Viewing Conditions and Forecast

The timing could hardly be better. The peak occurs during the new moon phase, meaning minimal lunar interference—the bright Moon that often washes out fainter meteors will be absent from the sky. This is crucial, as light pollution remains the greatest obstacle for meteor observers.

For those in North America, the best viewing window opens after midnight local time and extends until the first hints of dawn. The radiant point in Lyra rises in the northeast after 9 p.m. but climbs higher as the night progresses. The higher it rises, the more meteors become visible, as you're looking through less atmosphere.

Weather, as always, remains the wildcard. Spring weather patterns across much of the Northern Hemisphere can be unpredictable, with cloud cover varying widely by region.

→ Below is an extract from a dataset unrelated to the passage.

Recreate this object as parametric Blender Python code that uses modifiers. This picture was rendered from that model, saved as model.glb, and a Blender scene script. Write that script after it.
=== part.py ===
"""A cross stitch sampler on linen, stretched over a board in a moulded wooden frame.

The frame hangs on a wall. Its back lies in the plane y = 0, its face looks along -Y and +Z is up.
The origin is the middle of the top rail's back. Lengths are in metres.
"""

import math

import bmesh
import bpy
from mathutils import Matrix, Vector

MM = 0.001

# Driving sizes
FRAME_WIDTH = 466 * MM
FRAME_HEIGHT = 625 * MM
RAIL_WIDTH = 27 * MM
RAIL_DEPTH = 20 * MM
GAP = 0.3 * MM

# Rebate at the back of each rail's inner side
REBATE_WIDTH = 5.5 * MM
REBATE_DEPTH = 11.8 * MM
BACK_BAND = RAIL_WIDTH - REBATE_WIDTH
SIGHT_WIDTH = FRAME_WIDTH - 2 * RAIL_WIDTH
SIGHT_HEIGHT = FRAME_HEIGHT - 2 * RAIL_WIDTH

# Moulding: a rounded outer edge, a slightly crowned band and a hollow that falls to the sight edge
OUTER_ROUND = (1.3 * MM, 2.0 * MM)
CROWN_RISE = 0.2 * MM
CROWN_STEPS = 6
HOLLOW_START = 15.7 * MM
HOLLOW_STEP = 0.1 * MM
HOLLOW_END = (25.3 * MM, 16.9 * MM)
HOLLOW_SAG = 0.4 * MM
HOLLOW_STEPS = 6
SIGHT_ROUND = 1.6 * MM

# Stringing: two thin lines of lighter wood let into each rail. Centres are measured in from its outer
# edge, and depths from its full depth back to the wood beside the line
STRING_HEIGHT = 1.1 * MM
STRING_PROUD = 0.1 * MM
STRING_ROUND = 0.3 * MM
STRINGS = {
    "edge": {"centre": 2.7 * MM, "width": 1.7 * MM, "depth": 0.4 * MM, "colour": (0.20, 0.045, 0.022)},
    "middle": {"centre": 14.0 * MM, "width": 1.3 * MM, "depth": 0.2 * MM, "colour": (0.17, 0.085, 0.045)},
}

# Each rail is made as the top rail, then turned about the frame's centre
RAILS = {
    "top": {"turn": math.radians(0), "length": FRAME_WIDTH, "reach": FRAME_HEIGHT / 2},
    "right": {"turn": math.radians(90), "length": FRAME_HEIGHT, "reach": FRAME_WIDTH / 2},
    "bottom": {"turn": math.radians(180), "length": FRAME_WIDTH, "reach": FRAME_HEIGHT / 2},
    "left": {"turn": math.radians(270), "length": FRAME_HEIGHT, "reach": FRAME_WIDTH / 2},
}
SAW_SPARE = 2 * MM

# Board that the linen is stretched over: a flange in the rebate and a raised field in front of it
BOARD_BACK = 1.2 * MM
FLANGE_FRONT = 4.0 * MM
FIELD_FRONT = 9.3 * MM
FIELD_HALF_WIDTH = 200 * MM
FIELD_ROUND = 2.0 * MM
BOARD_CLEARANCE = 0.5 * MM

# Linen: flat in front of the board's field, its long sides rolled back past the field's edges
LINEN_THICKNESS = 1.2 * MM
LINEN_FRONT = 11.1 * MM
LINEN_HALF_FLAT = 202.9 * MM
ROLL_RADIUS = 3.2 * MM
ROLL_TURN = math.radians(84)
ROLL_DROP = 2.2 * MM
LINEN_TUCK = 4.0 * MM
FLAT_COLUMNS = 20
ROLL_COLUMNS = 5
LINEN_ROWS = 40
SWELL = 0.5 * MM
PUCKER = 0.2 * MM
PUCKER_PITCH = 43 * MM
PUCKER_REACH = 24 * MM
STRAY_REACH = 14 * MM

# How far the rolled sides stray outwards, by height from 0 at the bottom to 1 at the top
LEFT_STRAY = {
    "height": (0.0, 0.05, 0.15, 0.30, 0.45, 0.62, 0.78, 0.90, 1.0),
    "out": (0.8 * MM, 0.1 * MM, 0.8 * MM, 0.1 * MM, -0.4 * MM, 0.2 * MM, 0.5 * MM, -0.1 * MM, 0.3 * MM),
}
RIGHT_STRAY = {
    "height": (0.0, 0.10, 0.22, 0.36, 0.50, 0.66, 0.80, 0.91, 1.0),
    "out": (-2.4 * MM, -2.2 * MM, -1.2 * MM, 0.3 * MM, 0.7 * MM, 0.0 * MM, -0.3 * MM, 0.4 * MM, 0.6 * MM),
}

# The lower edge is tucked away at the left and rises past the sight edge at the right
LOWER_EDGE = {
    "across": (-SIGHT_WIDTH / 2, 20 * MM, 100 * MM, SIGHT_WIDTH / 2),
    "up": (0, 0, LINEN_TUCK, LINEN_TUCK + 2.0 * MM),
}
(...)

Observers should check local forecasts and be prepared for cool overnight temperatures, even in areas where daytime warmth has arrived.

No special equipment is needed—in fact, telescopes and binoculars are counterproductive for meteor watching. The human eye's wide field of view is ideal for catching meteors that can appear anywhere in the sky. Simply find a dark location away from streetlights, allow your eyes 20 to 30 minutes to adjust to the darkness, and look up.

A Reminder of Our Place

There's something humbling about watching a meteor shower. These brief streaks of light remind us that we're not standing still on a fixed platform but hurtling through space aboard a planet that shares the solar system with countless other objects—some majestic, some mundane, all following the same gravitational choreography that's played out for billions of years.

The Lyrids will continue for another week or so, gradually diminishing in frequency as Earth moves beyond the densest part of Comet Thatcher's debris stream. By early May, the show will be over for another year.

But the comet itself continues its lonely journey through the outer solar system, far beyond Neptune now, in the cold darkness where the Sun appears as merely the brightest star in a black sky. It will spend the next two and a half centuries out there before gravity pulls it back toward the warmth, back toward us.

Tonight, though, we witness what it left behind.